_Exercise brief_
Check each line of the records below and collect those that include the word "code".

_Dataset extract_
## BEGIN

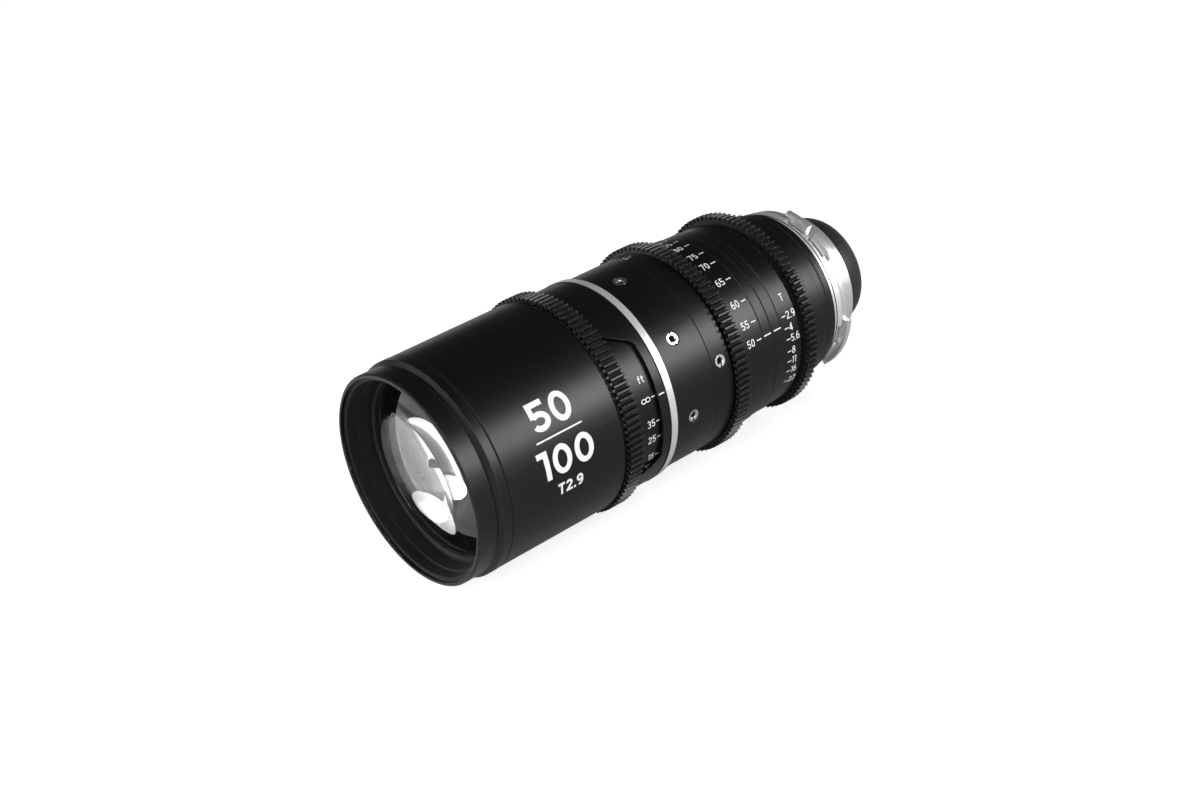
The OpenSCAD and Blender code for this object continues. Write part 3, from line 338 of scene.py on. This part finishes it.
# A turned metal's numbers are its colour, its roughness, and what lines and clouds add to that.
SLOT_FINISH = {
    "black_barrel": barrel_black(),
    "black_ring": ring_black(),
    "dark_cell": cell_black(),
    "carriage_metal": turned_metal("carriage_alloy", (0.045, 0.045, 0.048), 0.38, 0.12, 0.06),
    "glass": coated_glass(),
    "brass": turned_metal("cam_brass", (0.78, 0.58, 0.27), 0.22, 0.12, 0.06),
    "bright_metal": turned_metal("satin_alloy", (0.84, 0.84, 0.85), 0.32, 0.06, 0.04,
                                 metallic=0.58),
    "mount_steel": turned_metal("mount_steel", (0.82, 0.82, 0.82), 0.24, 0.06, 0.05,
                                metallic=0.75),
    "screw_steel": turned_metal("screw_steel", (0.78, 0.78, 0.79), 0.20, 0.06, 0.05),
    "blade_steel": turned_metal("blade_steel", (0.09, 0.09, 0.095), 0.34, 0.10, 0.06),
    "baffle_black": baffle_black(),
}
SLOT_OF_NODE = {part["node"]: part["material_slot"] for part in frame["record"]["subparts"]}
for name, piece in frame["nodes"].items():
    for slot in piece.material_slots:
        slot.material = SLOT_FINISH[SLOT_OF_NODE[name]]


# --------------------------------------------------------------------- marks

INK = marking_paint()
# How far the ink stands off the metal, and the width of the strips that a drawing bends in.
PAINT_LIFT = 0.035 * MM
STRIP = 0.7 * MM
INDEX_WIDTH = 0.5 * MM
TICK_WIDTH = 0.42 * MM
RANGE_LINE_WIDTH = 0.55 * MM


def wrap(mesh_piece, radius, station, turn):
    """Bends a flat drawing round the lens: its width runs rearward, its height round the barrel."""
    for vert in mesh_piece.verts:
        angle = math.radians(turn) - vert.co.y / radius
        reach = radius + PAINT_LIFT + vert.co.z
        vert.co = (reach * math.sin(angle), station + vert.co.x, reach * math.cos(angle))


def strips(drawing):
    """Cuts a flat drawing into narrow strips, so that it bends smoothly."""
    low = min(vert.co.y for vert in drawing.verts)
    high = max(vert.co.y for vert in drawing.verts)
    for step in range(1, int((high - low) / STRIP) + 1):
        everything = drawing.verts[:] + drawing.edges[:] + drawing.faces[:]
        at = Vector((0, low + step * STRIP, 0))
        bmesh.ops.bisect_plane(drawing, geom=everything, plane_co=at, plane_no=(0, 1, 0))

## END
## BEGIN

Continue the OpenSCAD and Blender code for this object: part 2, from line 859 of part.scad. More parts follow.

## END

_Solved problem_
The OpenSCAD and Blender code for this object continues. Write part 3, from line 338 of scene.py on. This part finishes it.
Continue the OpenSCAD and Blender code for this object: part 2, from line 859 of part.scad. More parts follow.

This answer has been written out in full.